Jakarta (Antara News) - International Trade Centre (ICT) menyampaikan hasil survei terhadap 1.000 perusahaan di Indonesia mengenai komitmen mereka mengurangi kebijakan non tarif sebagai upaya mendorong ekspor.

Kepala Riset dan Analis Pasar ITC Mondher Mimouni mengatakan di Jakarta, Rabu, survei ingin melihat pengaruh kebijakan non tarif dan isu lain terkait terhadap perusahaan di Indonesia dibandingkan dengan negara berkembang lainnya.

Hasilnya menunjukkan 30 persen perusahaan Indonesia merasa terbebani kebijakan non tarif, Jamaika 35 persen, Paraguay 69 persen, Sri Lanka 70 persen, dan Uruguay 56 persen.

Direktur Pengamanan Perdagntangan Kementerian Perdagangan Oke Nurwan mengatakan, survei ITC memberikan manfaat bagi perusahaan di Indonesia untuk melakukan perbaikan dalam upaya mengurangi dampak non tarif.

Oke mengatakan, produk ekspor Indonesia seluruhnya sudah lolos uji laboratorium dan mendapatkan sertifikat seharusnya hal itu diterima di negara tujuan ekspor tetapi yang terjadi di beberapa negara terutama negara maju produk tersebut masih harus diuji lagi.

"Percuma saja kalau kita bangun dari awal sampai akhir kalau kemudian produk itu tidak diterima apabila tidak mendapat sertifikat yang diterbitkan di negara tujuan ekspor tersebut," ujar dia.

Seharusnya, kata Oke lagi, keberadaan badan sertifikasi nasional di Indonesia diakui di luar negeri sehingga tidak perlu lagi harus dilakukan uji laboratorium lagi yang selama ini menjadi hambatan ekspor terutama untuk produk makanan dan minuman.

Oke menunjuk produk hasil laut Indonesia yang selama ini masih mengalami kesulitan untuk masuk ke negara-negara tertentu meskipun produk tersebut telah memiliki sertifikat dari lembaga yang berwenang di Indonesia.

Kebijakan non tarif yang juga sering dipergunakan di sejumlah negara sehingga menjadi hambatan untuk ekspor adalah apakah produk tersebut sudah mendapatkan sertifikat ramah lingkungan, papar Oke.

Lebih jauh Analis Pasar dan Riset ITC Poonam Mohun mengatakan, survei yang dilakukan terhadap 1000 perusahaan itu 200 diantaranya dilakukan dalam bentuk tatap muka untuk lebih memastikan persoalan yang dihadapi.
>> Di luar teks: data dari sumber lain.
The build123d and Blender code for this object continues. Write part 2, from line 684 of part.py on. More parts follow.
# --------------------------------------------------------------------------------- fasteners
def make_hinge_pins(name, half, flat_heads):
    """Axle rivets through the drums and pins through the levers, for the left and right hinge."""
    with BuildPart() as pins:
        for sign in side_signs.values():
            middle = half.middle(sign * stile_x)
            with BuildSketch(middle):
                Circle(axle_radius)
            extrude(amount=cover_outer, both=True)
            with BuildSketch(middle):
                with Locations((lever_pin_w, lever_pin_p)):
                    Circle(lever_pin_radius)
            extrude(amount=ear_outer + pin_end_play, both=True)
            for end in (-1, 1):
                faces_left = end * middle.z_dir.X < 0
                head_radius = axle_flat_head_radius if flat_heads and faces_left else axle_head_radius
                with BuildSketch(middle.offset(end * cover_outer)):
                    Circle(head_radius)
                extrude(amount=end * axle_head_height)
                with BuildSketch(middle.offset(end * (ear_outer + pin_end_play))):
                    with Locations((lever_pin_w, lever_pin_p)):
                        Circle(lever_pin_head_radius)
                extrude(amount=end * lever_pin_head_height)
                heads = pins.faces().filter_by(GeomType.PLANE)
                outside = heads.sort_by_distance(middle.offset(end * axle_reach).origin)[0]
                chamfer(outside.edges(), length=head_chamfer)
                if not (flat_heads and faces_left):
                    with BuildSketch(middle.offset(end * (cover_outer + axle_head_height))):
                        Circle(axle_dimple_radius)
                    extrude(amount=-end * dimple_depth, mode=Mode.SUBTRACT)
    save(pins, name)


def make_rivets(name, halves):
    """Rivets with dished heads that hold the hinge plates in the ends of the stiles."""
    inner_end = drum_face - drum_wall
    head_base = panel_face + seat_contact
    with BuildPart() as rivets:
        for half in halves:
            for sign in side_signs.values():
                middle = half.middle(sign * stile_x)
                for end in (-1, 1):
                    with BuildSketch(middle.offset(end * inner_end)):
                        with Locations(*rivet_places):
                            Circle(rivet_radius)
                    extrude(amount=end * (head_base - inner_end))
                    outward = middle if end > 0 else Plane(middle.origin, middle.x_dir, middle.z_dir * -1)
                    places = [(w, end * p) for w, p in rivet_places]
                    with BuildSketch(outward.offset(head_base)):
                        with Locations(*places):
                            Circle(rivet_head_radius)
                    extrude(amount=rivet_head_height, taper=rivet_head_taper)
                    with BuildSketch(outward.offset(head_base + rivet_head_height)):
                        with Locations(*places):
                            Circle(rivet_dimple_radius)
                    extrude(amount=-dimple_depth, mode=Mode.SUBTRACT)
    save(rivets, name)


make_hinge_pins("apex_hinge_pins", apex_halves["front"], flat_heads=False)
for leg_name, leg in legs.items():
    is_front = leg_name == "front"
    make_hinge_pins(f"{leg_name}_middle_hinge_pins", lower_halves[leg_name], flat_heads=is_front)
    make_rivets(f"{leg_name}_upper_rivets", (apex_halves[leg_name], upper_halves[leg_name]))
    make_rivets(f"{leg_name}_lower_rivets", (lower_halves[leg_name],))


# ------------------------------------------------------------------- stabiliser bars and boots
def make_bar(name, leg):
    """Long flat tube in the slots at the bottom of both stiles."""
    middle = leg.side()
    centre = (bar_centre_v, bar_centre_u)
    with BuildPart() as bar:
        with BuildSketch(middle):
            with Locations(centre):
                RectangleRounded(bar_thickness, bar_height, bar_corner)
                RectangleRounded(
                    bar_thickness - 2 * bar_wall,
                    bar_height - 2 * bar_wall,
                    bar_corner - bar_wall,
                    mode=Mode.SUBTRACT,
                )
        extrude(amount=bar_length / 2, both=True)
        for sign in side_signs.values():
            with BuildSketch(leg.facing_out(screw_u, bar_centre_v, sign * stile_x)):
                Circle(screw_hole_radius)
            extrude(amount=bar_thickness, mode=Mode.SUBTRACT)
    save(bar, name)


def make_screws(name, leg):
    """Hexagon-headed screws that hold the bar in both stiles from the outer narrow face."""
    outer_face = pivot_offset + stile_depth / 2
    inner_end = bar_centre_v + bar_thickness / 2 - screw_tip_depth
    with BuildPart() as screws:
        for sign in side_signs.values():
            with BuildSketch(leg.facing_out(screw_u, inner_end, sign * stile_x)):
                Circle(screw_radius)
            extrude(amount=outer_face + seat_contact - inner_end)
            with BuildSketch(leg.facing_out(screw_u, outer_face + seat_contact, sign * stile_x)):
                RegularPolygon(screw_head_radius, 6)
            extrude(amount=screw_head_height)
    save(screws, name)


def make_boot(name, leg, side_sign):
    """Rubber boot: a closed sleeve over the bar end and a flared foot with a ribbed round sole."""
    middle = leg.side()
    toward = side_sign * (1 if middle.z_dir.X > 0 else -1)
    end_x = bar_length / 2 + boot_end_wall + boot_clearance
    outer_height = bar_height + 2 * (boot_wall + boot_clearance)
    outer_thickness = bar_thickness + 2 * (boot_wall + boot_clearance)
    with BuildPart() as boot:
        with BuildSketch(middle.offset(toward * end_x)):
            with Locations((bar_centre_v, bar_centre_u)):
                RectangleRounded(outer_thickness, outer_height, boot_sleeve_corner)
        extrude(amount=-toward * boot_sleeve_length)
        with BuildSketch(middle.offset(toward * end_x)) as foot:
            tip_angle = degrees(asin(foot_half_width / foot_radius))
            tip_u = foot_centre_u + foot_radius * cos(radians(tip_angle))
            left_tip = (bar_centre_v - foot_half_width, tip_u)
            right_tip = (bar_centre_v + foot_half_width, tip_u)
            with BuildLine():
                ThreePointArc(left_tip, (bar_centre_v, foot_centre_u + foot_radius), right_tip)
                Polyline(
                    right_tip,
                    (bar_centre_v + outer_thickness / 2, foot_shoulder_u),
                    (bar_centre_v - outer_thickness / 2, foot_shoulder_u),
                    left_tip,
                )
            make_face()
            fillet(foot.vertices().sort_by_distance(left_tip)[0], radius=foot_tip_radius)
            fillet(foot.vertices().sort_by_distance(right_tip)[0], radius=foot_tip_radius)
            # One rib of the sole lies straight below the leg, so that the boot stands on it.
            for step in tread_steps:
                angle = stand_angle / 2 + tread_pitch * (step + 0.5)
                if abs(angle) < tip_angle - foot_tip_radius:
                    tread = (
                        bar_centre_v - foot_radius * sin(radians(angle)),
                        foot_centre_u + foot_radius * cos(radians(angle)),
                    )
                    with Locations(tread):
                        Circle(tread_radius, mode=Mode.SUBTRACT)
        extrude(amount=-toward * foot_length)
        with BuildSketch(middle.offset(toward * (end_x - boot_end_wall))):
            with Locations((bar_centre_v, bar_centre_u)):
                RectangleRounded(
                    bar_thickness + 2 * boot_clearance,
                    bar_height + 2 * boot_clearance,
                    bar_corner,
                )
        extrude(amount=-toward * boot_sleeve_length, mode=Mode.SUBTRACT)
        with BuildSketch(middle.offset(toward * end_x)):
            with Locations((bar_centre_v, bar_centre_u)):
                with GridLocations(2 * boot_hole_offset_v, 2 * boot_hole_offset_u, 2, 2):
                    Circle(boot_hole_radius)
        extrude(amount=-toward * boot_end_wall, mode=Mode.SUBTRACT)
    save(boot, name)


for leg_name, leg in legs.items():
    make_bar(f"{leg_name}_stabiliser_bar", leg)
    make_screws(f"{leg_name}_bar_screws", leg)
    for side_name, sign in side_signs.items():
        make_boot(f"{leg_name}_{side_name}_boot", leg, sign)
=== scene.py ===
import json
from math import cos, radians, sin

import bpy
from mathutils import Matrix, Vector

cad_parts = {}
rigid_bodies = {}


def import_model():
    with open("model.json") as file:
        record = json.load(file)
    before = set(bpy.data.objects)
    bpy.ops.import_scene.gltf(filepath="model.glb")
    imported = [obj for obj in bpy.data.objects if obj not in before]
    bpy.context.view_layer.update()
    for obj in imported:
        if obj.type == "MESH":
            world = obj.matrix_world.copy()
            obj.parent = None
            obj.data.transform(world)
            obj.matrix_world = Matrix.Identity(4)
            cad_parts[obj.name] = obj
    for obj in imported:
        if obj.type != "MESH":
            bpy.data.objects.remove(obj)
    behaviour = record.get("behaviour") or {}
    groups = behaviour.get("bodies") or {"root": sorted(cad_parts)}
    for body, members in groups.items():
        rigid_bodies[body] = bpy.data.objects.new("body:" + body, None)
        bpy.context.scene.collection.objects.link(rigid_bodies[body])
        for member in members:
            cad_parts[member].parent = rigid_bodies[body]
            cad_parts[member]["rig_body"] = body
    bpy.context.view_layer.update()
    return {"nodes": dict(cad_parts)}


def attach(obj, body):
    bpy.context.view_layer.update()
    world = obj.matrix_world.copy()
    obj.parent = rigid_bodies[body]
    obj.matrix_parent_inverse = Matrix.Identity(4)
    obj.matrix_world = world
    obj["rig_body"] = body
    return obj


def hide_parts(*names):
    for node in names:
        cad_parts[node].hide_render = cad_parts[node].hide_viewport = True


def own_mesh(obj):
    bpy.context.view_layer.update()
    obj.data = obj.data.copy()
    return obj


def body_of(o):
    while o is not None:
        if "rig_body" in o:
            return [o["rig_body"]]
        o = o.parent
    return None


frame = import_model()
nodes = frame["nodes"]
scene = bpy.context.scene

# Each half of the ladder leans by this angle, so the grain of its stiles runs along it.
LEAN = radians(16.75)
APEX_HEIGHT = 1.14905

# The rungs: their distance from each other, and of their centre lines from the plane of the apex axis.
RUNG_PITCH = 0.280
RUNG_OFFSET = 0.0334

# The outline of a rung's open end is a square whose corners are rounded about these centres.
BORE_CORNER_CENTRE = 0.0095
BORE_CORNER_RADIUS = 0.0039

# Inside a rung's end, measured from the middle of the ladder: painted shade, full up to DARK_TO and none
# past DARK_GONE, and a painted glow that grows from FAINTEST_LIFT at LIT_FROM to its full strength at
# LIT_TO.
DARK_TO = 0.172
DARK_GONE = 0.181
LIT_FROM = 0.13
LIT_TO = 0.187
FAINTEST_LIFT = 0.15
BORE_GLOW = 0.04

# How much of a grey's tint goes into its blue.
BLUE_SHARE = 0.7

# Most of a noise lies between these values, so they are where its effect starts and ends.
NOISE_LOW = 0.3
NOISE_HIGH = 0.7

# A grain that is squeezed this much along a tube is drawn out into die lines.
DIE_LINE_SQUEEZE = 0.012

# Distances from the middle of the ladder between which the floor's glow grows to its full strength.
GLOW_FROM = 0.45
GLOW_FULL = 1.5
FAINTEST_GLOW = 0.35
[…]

Poonam mengatakan, sebagian besar dari perusahaan yang disurvei merupakan perusahaan skala menengah kecil hal ini sebagai bentuk kepedulian ITC yang berkedudukan di Jenewa untuk mengembangkan perusahaan-perusahaan tersebut.

ITC bagian dari Organisasi Perdagangan Dunia/ WTO tersebut menemukan 51 persen eksportir produk pertanian masih mengalami hambatan pada kebijakan non tarif, 28 persen dibidang perkayuan, dan 8 persen dibidang tekstil, kata Poonam dalam laporannya.

Dari hasil wawancara 34 persen perusahaan dilaporkan mengalami kesulitan pada kebijakan ekspor di Indonesia. Mereka menyampaikan terhambat biaya tinggi dalam prosedur ekspor.

Kemudian dilaporkan 66 persen eksportir dilaporkan terkendala regulasi di negara mitra dagang, lebih dari 55 persen membutuhkan masukan teknis seperti spesifikasi produk ekspor, beberapa dari kendala tersebut dianggap persoalan sulit seperti isu asap, kemudian 24 persen kendala disebabkan sertifikasi seperti makanan laut, kopi, cocoa, produk kayu, dan sepatu/ sandal.